Raw data:
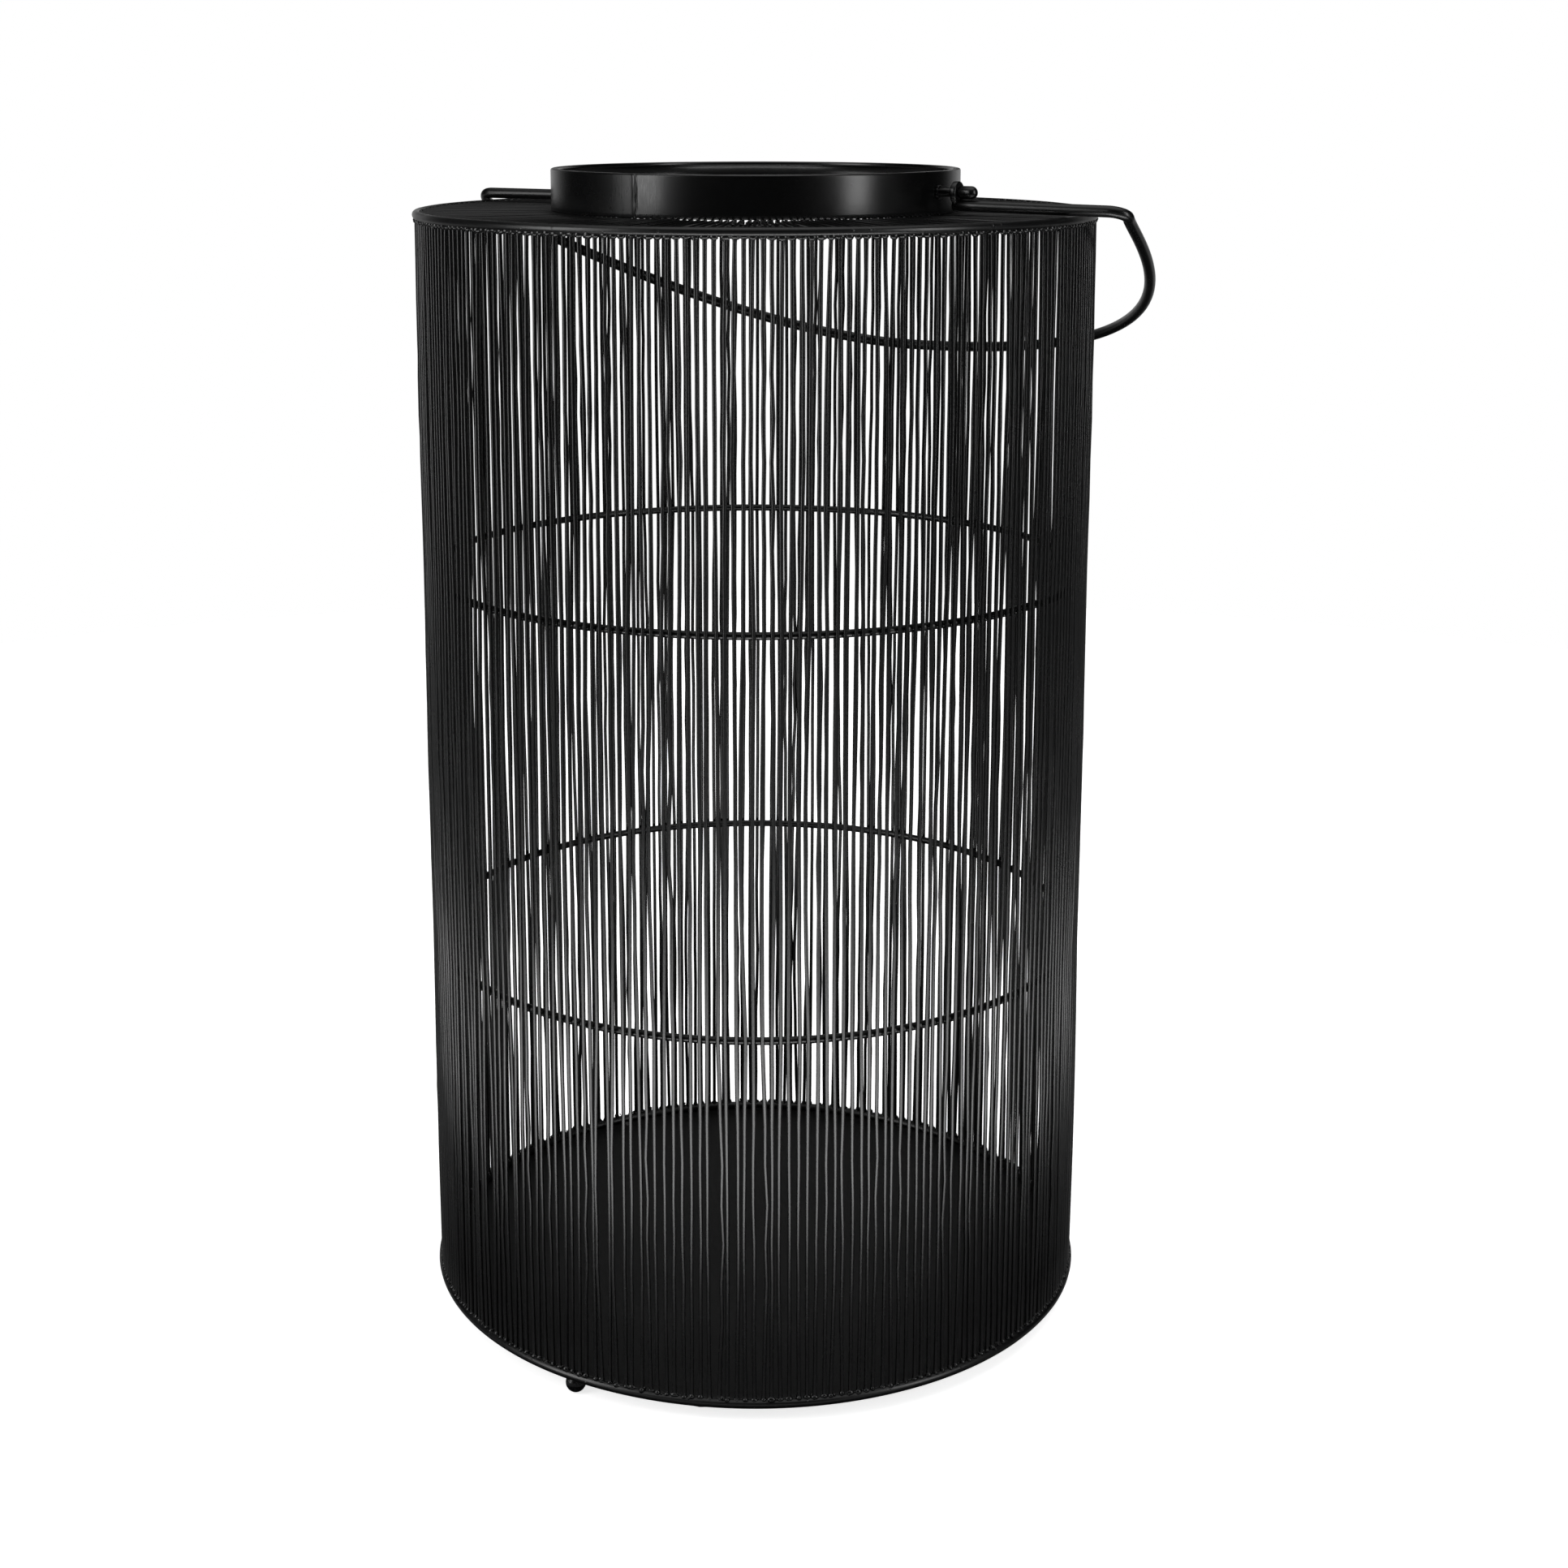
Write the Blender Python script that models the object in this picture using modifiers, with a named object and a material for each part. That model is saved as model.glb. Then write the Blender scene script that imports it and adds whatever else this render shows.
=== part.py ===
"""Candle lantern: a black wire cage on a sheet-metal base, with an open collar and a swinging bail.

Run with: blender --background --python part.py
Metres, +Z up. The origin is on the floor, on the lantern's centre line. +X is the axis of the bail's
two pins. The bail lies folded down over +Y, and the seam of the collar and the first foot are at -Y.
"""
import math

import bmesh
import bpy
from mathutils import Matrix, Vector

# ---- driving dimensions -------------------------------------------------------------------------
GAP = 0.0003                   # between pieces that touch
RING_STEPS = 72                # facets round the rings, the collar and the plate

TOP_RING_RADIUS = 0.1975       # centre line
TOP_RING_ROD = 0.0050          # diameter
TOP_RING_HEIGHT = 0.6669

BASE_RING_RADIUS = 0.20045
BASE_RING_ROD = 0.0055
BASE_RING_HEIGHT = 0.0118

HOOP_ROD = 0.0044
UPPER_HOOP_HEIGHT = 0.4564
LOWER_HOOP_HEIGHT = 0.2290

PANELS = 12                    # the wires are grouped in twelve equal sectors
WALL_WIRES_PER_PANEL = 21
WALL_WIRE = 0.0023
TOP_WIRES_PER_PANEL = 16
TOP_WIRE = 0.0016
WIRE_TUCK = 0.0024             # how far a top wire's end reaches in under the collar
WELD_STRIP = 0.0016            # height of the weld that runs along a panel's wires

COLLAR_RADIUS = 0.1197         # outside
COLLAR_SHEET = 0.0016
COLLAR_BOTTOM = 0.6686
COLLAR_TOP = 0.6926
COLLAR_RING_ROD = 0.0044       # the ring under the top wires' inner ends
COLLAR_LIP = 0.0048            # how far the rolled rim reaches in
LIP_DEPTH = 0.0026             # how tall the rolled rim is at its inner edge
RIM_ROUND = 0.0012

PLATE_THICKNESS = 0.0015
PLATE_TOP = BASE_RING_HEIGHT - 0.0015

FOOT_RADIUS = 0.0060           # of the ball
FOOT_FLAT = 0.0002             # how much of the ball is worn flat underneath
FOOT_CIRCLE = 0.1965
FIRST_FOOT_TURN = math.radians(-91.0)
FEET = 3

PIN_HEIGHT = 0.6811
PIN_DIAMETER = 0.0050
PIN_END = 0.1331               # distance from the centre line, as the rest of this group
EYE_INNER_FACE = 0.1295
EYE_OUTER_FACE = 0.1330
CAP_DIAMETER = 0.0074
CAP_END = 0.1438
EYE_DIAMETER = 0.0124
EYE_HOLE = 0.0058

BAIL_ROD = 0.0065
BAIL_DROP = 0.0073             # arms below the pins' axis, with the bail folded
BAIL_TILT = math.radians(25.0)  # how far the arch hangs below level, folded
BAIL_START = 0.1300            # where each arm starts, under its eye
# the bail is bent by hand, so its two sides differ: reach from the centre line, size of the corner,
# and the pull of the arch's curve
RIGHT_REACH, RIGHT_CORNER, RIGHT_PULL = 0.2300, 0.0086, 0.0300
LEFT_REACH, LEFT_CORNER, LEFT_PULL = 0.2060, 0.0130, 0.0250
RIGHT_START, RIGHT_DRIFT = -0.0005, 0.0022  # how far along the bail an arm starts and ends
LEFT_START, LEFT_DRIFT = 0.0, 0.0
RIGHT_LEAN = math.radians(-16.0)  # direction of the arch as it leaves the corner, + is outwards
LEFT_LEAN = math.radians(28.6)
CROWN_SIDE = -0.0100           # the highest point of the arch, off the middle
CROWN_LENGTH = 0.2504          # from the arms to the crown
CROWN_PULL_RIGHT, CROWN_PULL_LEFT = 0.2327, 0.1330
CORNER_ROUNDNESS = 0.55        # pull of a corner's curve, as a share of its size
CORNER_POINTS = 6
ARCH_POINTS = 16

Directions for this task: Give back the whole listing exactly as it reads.

Answer below:
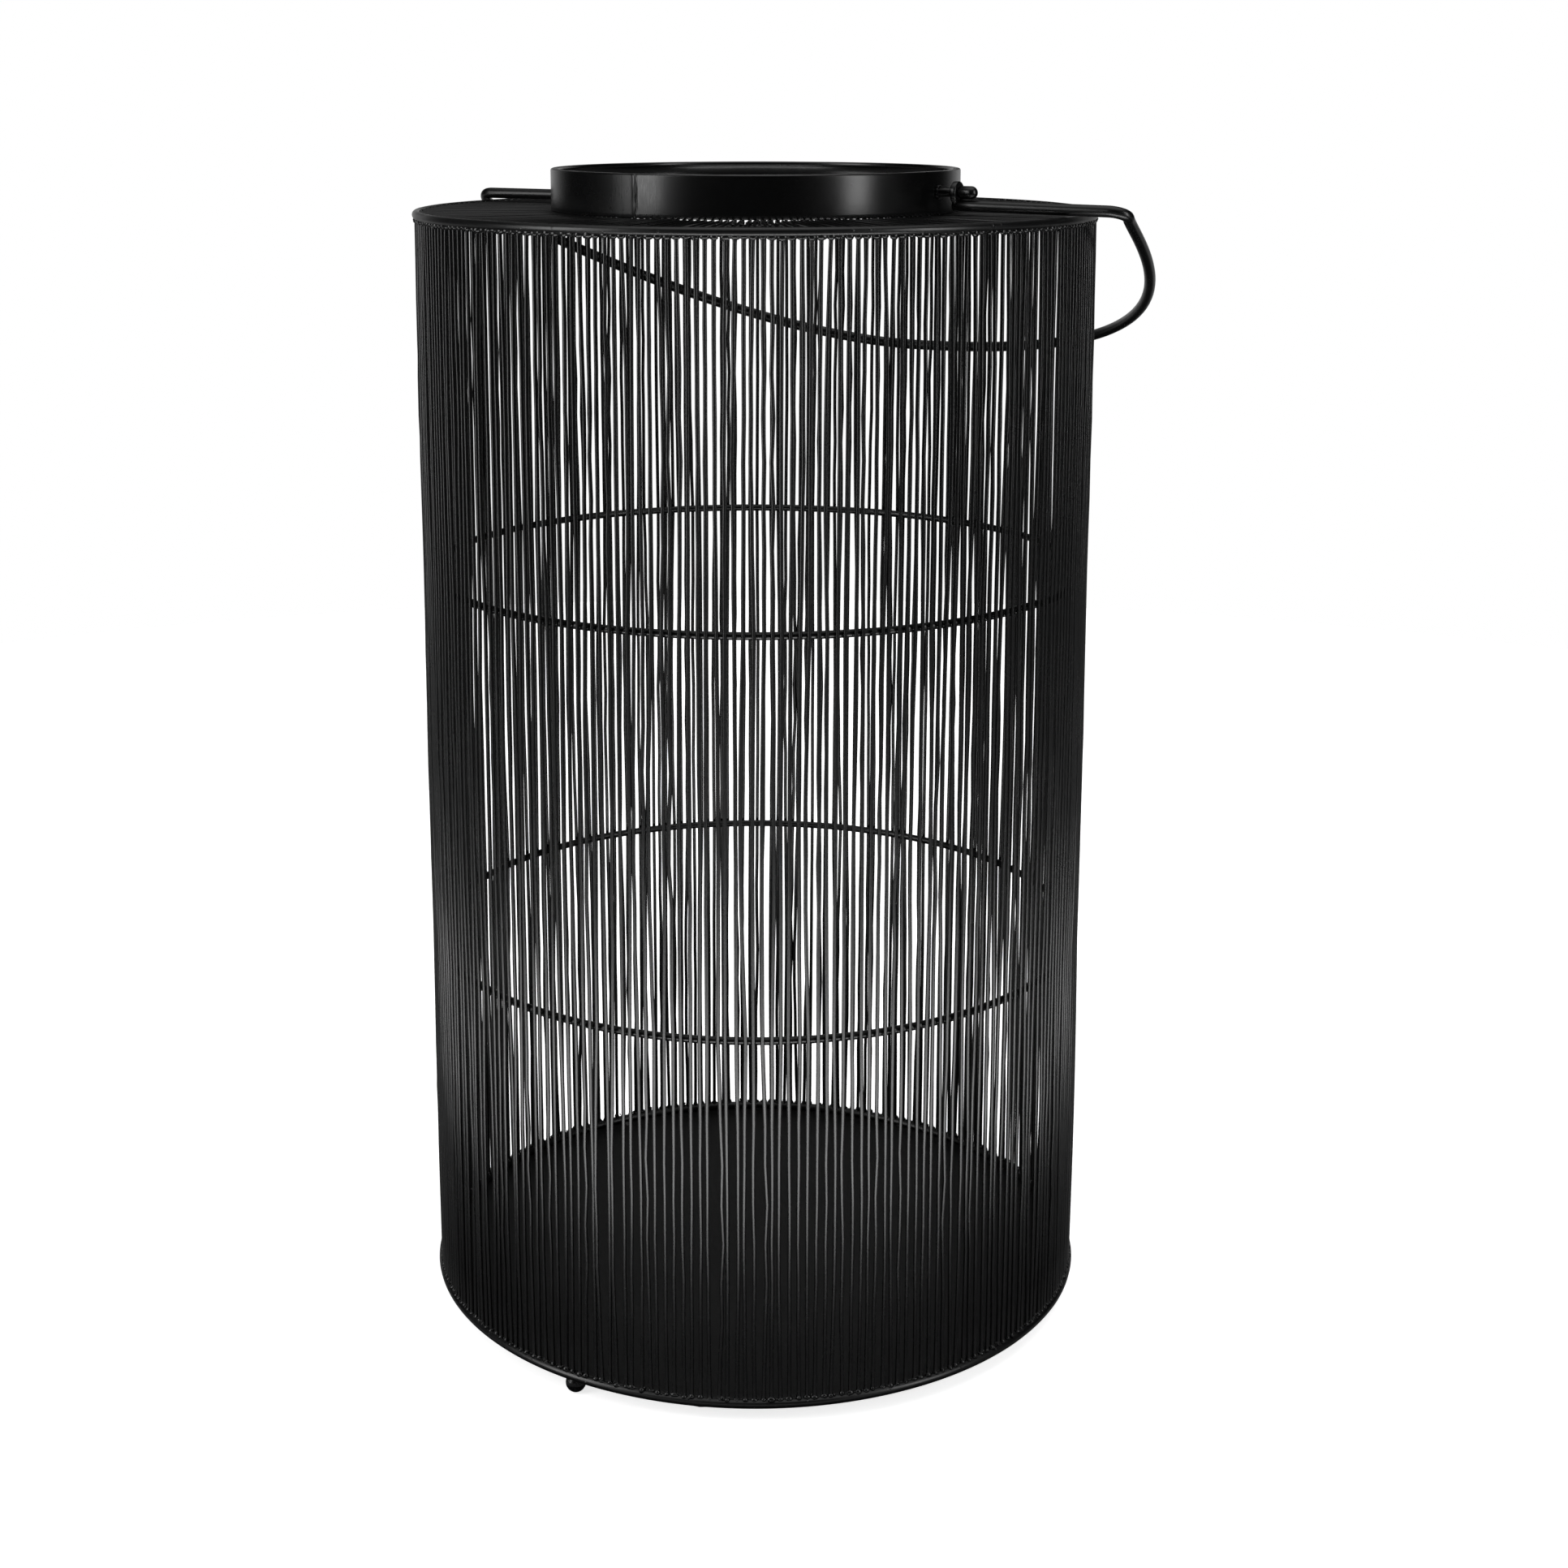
Write the Blender Python script that models the object in this picture using modifiers, with a named object and a material for each part. That model is saved as model.glb. Then write the Blender scene script that imports it and adds whatever else this render shows.
=== part.py ===
"""Candle lantern: a black wire cage on a sheet-metal base, with an open collar and a swinging bail.

Run with: blender --background --python part.py
Metres, +Z up. The origin is on the floor, on the lantern's centre line. +X is the axis of the bail's
two pins. The bail lies folded down over +Y, and the seam of the collar and the first foot are at -Y.
"""
import math

import bmesh
import bpy
from mathutils import Matrix, Vector

# ---- driving dimensions -------------------------------------------------------------------------
GAP = 0.0003                   # between pieces that touch
RING_STEPS = 72                # facets round the rings, the collar and the plate

TOP_RING_RADIUS = 0.1975       # centre line
TOP_RING_ROD = 0.0050          # diameter
TOP_RING_HEIGHT = 0.6669

BASE_RING_RADIUS = 0.20045
BASE_RING_ROD = 0.0055
BASE_RING_HEIGHT = 0.0118

HOOP_ROD = 0.0044
UPPER_HOOP_HEIGHT = 0.4564
LOWER_HOOP_HEIGHT = 0.2290

PANELS = 12                    # the wires are grouped in twelve equal sectors
WALL_WIRES_PER_PANEL = 21
WALL_WIRE = 0.0023
TOP_WIRES_PER_PANEL = 16
TOP_WIRE = 0.0016
WIRE_TUCK = 0.0024             # how far a top wire's end reaches in under the collar
WELD_STRIP = 0.0016            # height of the weld that runs along a panel's wires

COLLAR_RADIUS = 0.1197         # outside
COLLAR_SHEET = 0.0016
COLLAR_BOTTOM = 0.6686
COLLAR_TOP = 0.6926
COLLAR_RING_ROD = 0.0044       # the ring under the top wires' inner ends
COLLAR_LIP = 0.0048            # how far the rolled rim reaches in
LIP_DEPTH = 0.0026             # how tall the rolled rim is at its inner edge
RIM_ROUND = 0.0012

PLATE_THICKNESS = 0.0015
PLATE_TOP = BASE_RING_HEIGHT - 0.0015

FOOT_RADIUS = 0.0060           # of the ball
FOOT_FLAT = 0.0002             # how much of the ball is worn flat underneath
FOOT_CIRCLE = 0.1965
FIRST_FOOT_TURN = math.radians(-91.0)
FEET = 3

PIN_HEIGHT = 0.6811
PIN_DIAMETER = 0.0050
PIN_END = 0.1331               # distance from the centre line, as the rest of this group
EYE_INNER_FACE = 0.1295
EYE_OUTER_FACE = 0.1330
CAP_DIAMETER = 0.0074
CAP_END = 0.1438
EYE_DIAMETER = 0.0124
EYE_HOLE = 0.0058

BAIL_ROD = 0.0065
BAIL_DROP = 0.0073             # arms below the pins' axis, with the bail folded
BAIL_TILT = math.radians(25.0)  # how far the arch hangs below level, folded
BAIL_START = 0.1300            # where each arm starts, under its eye
# the bail is bent by hand, so its two sides differ: reach from the centre line, size of the corner,
# and the pull of the arch's curve
RIGHT_REACH, RIGHT_CORNER, RIGHT_PULL = 0.2300, 0.0086, 0.0300
LEFT_REACH, LEFT_CORNER, LEFT_PULL = 0.2060, 0.0130, 0.0250
RIGHT_START, RIGHT_DRIFT = -0.0005, 0.0022  # how far along the bail an arm starts and ends
LEFT_START, LEFT_DRIFT = 0.0, 0.0
RIGHT_LEAN = math.radians(-16.0)  # direction of the arch as it leaves the corner, + is outwards
LEFT_LEAN = math.radians(28.6)
CROWN_SIDE = -0.0100           # the highest point of the arch, off the middle
CROWN_LENGTH = 0.2504          # from the arms to the crown
CROWN_PULL_RIGHT, CROWN_PULL_LEFT = 0.2327, 0.1330
CORNER_ROUNDNESS = 0.55        # pull of a corner's curve, as a share of its size
CORNER_POINTS = 6
ARCH_POINTS = 16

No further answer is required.